Police Deploy 14,200 Officers For Crime-Free Christmas

The number includes 1,200 personnel from the Operational Headquarters, who are being dispatched to various commands nationwide to beef up enforcement.

In addition, 18,000 other personnel would be performing traditional police duties, which are indirectly related to the duties for the festive period.

This is to ensure relative peace and security for all citizens before, during and beyond the festive period.

The police outlined that increased activities present several security concerns, including robberies on highways, streets and residential areas; burglaries, theft, fraud and pick-pocketing by criminally-minded persons; traffic congestion; increased drink-driving and other road traffic infractions leading to accidents; public disturbances, including petty quarrels and assaults; unlawful use of banned fire crackers that cause fear and panic and also injuries; and the possession, use and trafficking in narcotic drugs as illegal activities associated with the festive season.

Briefing the media in Accra, Commissioner of Police (COP) Dr George Akuffo Dampare, Director-General of Operations of Ghana Police Service, warned criminals to reform or be arrested at the places they live, operate and distribute their spoils.

“Our empirical criminological study reveals that criminals live at one place, operate at another place and dispose off their booties at a third place. We consider the places they live and dispose off their booties as criminal dens, and as we police the areas they operate proactively, we are also aggressively pursuing them at their dens. They, therefore, will have no place to hide”.

He pledged that the police would ensure the prevention and detection of crimes, protection of lives and property, management of traffic, maintenance of public order and ensuring the welfare of the Police Personnel.

According to him, police are deepening their presence on the roads, in various forms, some of which cannot be disclosed, in the fight against highway patrol and crime fighting policing.

Anti-land-guard and related activity policing
COP Dampare stated that in recent times, the police have been very aggressive in combating the menace of land-guard activities, and would do more during this period and beyond.

“It must, however, be emphasised that the situation creating the land-guard activities goes beyond policing. As we, the police, continue to tackle the policing aspects of the issue with all our might (as evident in recent times), we respectfully wish to urge other stakeholders to do their part in our quest to uproot the menace from the society,” he added.

Vital installation policing
According to him, all vital installations are being protected to ensure that they are not vandalised either deliberately or otherwise by any individual or group of people.

Residential area policing
He stated that the police would intensify residential area policing during the festive period and beyond, so that citizens can have sound sleep and re-energise their bodies and get the best out of this life.

Traffic management policing
In recognition of the traffic which has started building up in Accra ahead of the festive, he said, personnel of the Motor Traffic and Transport Department (MTTD) across the country have been instructed to go the extra mile to manage the traffic situation.

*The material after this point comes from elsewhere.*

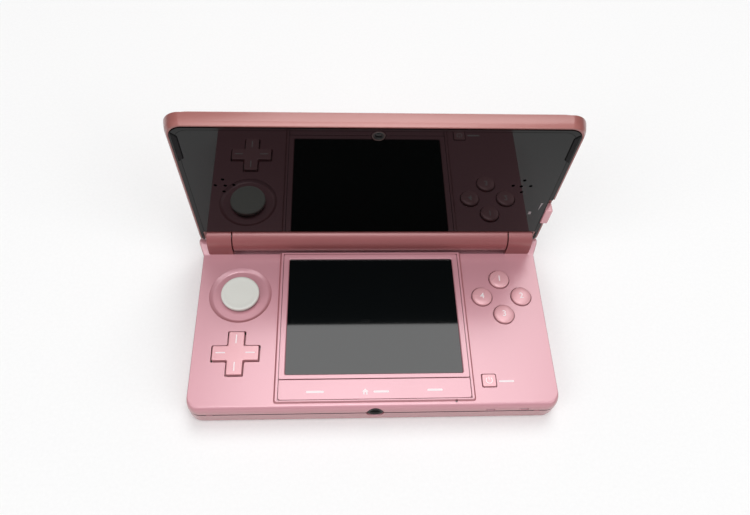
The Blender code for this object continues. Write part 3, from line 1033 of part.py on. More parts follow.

In addition, he said, operational personnel are being deployed to support the MTTD personnel within the major cities, as well as entry and exit points of these cities.

Commercial, street and entertainment centres policing
COP Dampare noted that the police are increasing their presence both in overt and covert ways at the commercial centres, such as shopping malls, lorry stations, traditional market places; entertainment venues, including the beaches; and on crime-prone streets to deter and arrest suspicious characters who are out there to disturb law-abiding citizens.

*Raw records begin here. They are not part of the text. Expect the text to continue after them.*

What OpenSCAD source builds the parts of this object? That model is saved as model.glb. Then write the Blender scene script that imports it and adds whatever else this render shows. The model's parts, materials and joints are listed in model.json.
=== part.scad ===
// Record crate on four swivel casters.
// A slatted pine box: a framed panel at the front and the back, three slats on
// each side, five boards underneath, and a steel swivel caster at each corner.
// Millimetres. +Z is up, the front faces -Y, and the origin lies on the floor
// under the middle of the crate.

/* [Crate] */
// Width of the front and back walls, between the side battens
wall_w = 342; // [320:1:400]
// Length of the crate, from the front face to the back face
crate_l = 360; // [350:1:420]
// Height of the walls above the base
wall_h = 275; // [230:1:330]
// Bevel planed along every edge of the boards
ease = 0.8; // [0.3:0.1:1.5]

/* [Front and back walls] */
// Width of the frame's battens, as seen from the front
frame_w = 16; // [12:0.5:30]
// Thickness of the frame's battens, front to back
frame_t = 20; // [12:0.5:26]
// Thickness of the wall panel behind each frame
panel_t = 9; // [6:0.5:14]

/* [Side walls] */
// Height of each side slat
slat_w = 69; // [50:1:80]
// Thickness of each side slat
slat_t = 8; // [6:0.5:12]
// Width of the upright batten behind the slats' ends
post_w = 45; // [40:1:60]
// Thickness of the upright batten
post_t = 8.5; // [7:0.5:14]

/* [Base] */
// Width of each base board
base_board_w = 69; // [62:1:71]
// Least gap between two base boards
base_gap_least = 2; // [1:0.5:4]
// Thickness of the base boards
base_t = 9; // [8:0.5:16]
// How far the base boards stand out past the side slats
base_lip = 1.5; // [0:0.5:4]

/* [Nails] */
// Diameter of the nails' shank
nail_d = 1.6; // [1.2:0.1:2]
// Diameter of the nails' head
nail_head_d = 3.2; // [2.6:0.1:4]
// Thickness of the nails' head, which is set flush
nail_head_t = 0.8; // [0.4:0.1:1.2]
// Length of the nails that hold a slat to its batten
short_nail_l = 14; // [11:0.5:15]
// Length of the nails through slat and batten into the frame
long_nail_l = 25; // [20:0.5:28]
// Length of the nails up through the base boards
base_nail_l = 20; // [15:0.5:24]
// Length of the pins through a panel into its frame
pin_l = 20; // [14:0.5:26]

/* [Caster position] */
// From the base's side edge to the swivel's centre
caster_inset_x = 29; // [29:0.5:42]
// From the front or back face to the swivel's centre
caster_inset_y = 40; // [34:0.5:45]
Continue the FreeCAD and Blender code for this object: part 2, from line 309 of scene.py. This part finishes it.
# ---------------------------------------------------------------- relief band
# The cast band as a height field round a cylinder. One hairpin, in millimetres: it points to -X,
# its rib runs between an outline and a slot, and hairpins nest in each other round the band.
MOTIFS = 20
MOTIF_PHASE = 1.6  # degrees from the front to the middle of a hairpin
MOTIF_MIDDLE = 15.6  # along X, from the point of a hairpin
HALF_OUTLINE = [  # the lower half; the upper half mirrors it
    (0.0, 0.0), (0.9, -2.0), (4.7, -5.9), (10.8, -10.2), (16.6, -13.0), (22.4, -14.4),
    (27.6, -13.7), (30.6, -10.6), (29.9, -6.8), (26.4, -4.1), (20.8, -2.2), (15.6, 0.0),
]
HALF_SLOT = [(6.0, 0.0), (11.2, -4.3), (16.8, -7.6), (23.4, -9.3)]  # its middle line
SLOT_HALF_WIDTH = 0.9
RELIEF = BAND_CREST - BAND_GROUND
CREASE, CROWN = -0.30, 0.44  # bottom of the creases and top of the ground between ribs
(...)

Community engagement policing
He stated that the police are engaging community members at all levels during patrols, as well as use of ICT and social media platforms, to give them security tips and use them as sources of intelligence gathering for their operations.

Media engagement policing
He commended the media for helping the police to reach the public in a number of ways – letting the public know what the police are doing, and bringing their concerns, including constructive criticisms to the attention of the police for redress, saying “we would also count on the public for useful information which may lead to the arrest of criminals”.

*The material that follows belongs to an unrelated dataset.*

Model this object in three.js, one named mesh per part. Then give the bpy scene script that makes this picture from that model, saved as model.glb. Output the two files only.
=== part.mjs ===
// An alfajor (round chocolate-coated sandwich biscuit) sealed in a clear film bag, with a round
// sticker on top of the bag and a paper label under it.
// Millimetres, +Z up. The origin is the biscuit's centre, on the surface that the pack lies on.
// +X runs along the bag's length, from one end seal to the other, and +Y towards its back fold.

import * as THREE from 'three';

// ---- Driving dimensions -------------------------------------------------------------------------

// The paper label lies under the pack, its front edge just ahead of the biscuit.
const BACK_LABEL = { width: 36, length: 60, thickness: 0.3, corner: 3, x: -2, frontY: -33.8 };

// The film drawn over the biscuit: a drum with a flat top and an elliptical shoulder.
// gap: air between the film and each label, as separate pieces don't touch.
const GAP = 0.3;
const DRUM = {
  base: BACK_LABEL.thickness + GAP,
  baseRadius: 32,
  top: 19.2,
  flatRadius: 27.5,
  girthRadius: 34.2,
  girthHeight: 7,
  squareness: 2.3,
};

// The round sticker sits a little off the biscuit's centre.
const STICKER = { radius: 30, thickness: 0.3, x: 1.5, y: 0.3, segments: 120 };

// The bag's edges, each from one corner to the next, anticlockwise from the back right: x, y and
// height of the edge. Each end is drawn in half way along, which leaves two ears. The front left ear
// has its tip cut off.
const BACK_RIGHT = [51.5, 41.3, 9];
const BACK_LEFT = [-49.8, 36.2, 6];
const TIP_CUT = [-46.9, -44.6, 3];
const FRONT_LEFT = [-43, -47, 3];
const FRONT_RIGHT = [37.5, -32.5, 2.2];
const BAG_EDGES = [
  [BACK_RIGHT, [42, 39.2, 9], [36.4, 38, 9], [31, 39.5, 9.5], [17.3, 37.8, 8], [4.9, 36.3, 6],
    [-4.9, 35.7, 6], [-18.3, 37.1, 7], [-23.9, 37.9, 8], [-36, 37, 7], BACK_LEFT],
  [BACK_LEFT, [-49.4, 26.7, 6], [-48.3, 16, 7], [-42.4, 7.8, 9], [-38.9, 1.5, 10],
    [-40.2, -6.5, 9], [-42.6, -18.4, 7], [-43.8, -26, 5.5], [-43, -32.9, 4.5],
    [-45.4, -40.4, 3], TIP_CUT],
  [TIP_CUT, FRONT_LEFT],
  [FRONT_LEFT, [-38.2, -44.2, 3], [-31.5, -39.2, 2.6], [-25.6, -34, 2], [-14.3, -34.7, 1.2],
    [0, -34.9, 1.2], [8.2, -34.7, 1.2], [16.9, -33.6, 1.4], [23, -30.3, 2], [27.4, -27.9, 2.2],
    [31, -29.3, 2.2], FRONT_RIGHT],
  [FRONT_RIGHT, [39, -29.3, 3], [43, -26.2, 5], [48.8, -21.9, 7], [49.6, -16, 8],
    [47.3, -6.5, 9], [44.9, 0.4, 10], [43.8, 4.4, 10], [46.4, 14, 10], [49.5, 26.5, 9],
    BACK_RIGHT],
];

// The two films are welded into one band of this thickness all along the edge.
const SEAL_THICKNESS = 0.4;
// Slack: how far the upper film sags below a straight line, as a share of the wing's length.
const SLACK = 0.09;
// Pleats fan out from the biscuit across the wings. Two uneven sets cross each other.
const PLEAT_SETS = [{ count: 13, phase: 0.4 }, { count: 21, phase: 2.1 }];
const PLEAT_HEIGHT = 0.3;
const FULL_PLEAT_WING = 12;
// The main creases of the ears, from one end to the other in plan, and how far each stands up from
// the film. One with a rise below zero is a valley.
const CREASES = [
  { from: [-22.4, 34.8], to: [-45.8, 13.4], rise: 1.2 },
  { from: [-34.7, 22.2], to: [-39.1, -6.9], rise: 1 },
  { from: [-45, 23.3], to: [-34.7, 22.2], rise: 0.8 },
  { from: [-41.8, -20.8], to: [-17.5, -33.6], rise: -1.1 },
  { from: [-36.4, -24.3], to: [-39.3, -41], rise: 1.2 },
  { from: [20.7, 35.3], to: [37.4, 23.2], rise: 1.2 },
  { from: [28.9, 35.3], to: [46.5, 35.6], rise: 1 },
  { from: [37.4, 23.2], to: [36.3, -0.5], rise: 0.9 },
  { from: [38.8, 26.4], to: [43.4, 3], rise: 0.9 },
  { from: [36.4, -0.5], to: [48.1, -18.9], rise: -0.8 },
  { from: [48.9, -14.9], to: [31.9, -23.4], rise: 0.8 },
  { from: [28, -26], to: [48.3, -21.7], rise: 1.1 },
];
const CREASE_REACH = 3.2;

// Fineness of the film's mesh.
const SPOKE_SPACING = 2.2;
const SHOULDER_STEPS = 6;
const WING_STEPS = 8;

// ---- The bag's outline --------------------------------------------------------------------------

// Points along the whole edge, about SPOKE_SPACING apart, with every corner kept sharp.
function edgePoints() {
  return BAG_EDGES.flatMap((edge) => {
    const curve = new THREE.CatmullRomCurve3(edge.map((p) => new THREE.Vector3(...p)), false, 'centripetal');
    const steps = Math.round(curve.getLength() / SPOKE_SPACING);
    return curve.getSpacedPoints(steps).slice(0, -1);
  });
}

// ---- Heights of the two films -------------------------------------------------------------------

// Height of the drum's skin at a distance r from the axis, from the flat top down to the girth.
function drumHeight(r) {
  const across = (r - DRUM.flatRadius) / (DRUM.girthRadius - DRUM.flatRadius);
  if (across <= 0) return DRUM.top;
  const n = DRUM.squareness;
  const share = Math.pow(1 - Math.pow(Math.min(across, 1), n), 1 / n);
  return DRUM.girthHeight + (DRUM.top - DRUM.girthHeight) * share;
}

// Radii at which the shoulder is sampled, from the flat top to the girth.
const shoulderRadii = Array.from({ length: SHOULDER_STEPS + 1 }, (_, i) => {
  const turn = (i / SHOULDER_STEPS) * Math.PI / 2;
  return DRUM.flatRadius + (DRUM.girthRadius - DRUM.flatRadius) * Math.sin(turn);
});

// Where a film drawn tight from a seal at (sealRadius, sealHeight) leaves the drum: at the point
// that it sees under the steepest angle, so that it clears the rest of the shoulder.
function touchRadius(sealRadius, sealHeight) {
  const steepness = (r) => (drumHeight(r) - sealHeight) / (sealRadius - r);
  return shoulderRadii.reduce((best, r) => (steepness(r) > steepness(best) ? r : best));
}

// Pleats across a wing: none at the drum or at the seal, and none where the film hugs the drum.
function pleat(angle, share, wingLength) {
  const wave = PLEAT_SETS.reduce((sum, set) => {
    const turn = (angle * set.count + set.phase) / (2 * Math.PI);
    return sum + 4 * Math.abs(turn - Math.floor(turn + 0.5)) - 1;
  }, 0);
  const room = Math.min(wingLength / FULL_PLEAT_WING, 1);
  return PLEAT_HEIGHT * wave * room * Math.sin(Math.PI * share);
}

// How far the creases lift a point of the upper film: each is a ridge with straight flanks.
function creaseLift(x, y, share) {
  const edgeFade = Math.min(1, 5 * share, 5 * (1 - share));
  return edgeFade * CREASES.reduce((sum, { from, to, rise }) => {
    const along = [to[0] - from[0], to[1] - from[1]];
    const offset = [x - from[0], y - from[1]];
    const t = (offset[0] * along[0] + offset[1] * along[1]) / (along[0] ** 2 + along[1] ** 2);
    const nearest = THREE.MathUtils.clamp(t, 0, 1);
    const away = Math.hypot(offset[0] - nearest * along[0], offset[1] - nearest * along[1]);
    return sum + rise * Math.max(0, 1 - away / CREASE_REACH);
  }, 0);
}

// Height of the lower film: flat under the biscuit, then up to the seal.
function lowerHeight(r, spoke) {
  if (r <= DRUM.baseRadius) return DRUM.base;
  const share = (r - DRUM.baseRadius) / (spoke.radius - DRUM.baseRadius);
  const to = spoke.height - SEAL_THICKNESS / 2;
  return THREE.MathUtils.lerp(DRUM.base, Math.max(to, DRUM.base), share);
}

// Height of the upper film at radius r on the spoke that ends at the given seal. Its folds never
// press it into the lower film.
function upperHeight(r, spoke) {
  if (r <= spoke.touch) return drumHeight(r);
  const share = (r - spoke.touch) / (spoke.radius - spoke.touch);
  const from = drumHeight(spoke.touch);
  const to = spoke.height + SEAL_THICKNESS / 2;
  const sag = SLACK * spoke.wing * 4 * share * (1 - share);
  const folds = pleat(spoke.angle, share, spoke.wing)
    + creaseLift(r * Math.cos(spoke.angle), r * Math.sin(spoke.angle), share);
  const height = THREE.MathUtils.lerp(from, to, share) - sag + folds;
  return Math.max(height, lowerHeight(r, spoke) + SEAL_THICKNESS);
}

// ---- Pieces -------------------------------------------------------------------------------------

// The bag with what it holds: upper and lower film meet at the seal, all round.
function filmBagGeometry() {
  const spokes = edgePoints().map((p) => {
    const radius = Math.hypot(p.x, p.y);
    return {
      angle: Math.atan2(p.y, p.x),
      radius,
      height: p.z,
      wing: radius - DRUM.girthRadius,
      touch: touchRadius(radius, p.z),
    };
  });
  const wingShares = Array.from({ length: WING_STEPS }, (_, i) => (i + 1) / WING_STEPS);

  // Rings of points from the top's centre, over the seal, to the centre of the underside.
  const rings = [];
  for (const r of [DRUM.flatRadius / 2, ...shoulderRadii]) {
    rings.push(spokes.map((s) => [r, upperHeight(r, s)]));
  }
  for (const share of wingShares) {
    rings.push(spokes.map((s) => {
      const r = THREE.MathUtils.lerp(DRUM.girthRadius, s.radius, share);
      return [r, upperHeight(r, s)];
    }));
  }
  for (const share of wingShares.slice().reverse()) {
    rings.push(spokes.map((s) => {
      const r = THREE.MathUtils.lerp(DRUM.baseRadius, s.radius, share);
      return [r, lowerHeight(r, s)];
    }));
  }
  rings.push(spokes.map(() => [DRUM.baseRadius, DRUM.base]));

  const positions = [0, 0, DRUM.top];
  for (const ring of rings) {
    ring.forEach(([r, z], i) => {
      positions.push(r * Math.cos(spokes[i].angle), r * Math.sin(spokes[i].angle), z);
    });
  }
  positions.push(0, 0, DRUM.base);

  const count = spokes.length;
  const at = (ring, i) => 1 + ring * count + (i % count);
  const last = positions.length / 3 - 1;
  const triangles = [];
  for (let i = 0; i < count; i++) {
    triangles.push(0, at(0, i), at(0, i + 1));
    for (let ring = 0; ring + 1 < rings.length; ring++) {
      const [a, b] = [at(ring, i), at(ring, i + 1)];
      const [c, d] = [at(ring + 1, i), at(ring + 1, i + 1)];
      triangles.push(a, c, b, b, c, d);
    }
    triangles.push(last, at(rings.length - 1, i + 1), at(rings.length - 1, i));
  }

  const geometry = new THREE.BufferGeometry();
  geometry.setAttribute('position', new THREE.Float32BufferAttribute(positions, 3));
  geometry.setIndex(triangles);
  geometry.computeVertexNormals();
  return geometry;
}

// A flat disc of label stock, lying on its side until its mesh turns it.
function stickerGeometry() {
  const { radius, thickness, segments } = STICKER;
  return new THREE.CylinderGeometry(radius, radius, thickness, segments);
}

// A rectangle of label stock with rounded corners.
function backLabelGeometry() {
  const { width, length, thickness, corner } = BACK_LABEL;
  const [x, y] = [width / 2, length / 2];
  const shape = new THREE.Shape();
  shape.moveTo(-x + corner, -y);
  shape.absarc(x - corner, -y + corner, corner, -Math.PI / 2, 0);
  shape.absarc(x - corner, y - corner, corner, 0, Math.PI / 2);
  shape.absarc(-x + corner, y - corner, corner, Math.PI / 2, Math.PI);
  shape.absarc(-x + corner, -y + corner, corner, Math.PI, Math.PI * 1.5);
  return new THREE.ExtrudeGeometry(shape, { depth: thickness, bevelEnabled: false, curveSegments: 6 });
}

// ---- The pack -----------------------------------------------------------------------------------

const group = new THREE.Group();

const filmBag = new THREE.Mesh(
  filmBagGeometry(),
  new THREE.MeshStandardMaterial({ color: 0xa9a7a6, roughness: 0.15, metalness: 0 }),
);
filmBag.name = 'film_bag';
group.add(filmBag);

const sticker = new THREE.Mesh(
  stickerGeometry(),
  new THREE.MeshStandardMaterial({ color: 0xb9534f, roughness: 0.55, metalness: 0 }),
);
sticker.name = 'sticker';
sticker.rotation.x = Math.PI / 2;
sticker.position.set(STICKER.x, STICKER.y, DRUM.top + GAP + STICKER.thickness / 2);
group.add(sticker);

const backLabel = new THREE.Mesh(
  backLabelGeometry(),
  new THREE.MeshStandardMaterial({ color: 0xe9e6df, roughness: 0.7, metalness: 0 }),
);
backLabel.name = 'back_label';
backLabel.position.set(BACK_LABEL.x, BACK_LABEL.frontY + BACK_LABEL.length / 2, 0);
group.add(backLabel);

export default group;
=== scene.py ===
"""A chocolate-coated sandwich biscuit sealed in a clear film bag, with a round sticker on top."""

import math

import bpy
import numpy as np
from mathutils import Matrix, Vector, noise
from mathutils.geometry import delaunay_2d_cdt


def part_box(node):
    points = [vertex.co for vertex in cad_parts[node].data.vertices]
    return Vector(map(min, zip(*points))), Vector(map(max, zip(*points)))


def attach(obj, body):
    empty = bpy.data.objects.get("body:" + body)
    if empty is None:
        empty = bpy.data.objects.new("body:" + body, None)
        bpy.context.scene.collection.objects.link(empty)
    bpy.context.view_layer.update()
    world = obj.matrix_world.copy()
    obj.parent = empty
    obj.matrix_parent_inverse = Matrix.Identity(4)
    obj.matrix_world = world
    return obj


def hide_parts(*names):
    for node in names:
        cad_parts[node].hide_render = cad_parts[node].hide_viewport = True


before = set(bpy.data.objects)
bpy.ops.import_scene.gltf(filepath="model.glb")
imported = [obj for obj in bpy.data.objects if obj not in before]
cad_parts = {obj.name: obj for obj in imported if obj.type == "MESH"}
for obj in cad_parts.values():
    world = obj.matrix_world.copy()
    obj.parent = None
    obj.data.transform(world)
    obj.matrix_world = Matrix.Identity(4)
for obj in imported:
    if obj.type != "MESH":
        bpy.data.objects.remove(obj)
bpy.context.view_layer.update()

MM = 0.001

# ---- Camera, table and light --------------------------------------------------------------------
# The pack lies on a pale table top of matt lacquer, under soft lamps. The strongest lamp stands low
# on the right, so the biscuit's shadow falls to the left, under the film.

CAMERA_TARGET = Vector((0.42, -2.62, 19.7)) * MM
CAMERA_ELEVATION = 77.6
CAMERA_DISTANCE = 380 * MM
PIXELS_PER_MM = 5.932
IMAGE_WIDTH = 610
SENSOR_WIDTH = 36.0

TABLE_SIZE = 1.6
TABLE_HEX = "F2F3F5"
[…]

Special event, including religious events, policing
The Director-General of Police Operations said special events, including religious events, policing would be done in a professional and aggressive way to give assurance to all the participants in a particular event and the public in general that they are protected, and to send the right signal to the criminals.

Expected outcomes
“As we undertake these policing services, it is our expectation that at the end of the day when we work with the public and other stakeholders, including the media, to assess our performance, we would have delivered and met the expectations of the great people of this country.

“Specifically, we would have managed traffic well; we would have kept all citizens relatively safe from criminal activities, including arresting criminals who might escape our proactive preventive policing net; we would have made great progress in the fight against land-guard activities with regard to the policing aspects; we would have been very professional in our dealings; and we would have deepened our relationship with our stakeholders, particularly the public and the media,” he said.

How success will be measured
COP Dampare outlined the criteria for success to include the need for the police to work on themselves to become more professional, as enshrined in the vision of the service, which is to become a world-class police service capable of delivering planned, democratic, protective and peaceful services up to the standard of international best practice.

In addition, he said the police need the support, co-operation and assertiveness of the public and the media in particular and other stakeholders in general since it has been said time and again that security is a shared responsibility.